Here is why I write the −1 as a full-sized number rather than a small superscript. Most of our estimates require multiplying several factors. The only question for each factor is, “With what exponent does this factor enter?” The number −1 directly answers this “What exponent?” question. (To avoid cluttering the tree, we don’t indicate the most-frequent exponent of 1.)

This new subtree then represents the following equation for the thickness of one sheet:

\[thickness = \frac{thickness}{ream} \times (\frac{?? sheets}{ream})^{-1}\]

The −1 exponent allows, at the cost of a slight complication in the tree notation, the leaf to represent the number of sheets per ream rather than a less-familiar fraction, the number of reams per sheet.

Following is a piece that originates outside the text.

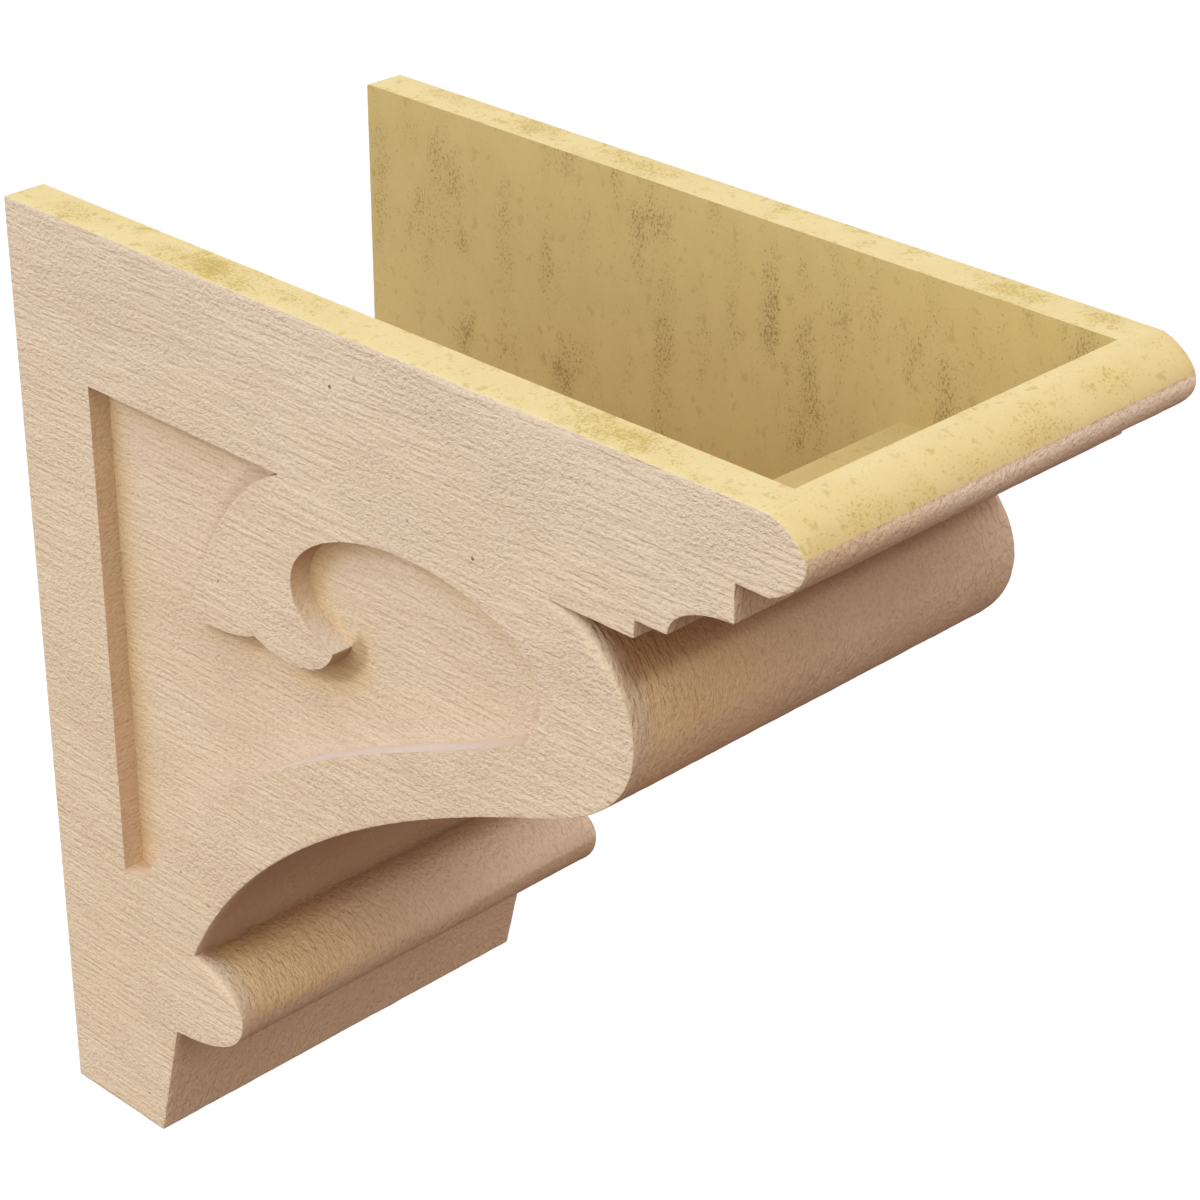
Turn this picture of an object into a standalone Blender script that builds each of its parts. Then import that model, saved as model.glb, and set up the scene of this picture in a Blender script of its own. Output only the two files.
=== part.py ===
# A hollow moulded corbel, 8 x 16 x 16 inches, in light faux-wood foam.
#
# Two flat side plates carry a front that is moulded from top to bottom: a
# rounded nose, a small step and a cove, a large roll, a long S-curve, a bead
# and a plain toe that slopes back to the foot.  The top and the back are open.
# Each side has a shallow sunk panel whose upper corner is filled by a leaf
# that curls over a comma-shaped eye.
#
# Metres, +Z up.  The corbel projects towards -Y and its wall plane is Y = 0.
# The origin is the centre of the bottom rail's back face, on the wall plane.

import math

import bmesh
import bpy
from mathutils import Matrix

MM = 0.001

# --- driving dimensions, in millimetres --------------------------------------
# In the profiles, the first number is the distance out from the wall and the
# second is the height above the foot.
WIDTH = 203.2            # 8 in, across the two side plates
HEIGHT = 406.4           # 16 in
DEPTH = 406.4            # 16 in, wall to the tip of the nose
WALL = 18.4              # side plates, S-curve and bottom rail, about 3/4 in
PANEL_DEPTH = 9.5        # 3/8 in

# toe and bead
TOE = (57.9, 0.0)
TOE_TOP = (72.3, 57.4)
BEAD_FRONT = (116.3, 83.1)
BEAD_TOP = (87.3, 102.3)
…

Now we include our estimates for the leaf values. The width is 15 centimeters. The height is 6 centimeters. The thickness of a ream of paper is 5 centimeters. And a ream contains 500 sheets of paper. The result is the following tree.

Now we propagate the values to the root. The two bottommost leaves combine to tell us that the thickness of one sheet is 10⁻² centimeters. This thickness completes the tree’s second layer. In the second layer, the three nodes tell us that the volume of a dollar bill—the root—is 1 cubic centimeter

With practice, you can read in this final tree all the steps of the analysis. The three nodes in the second layer show how the difficult volume estimate was subdivided into three easier estimates. That the width and height remained leaves indicates that these two estimates felt reliable enough. In contrast, the two branches sprouting from the thickness indicate that the thickness was still hard to estimate, so we divided that estimate into two more-familiar quantities.

The tree encapsulates many paragraphs of analysis in a compact form, one that our minds can absorb in a single glance. Organizing complexity helps us build insight.

Exercise \(\PageIndex{1}\): Tree for the suitcase of bills

Make a tree diagram for your estimate in Problem 1.3. Do it in three steps: (1) Draw the tree without any leaf estimates, (2) estimate the leaf values, and (3) propagate the leaf values upward to the root.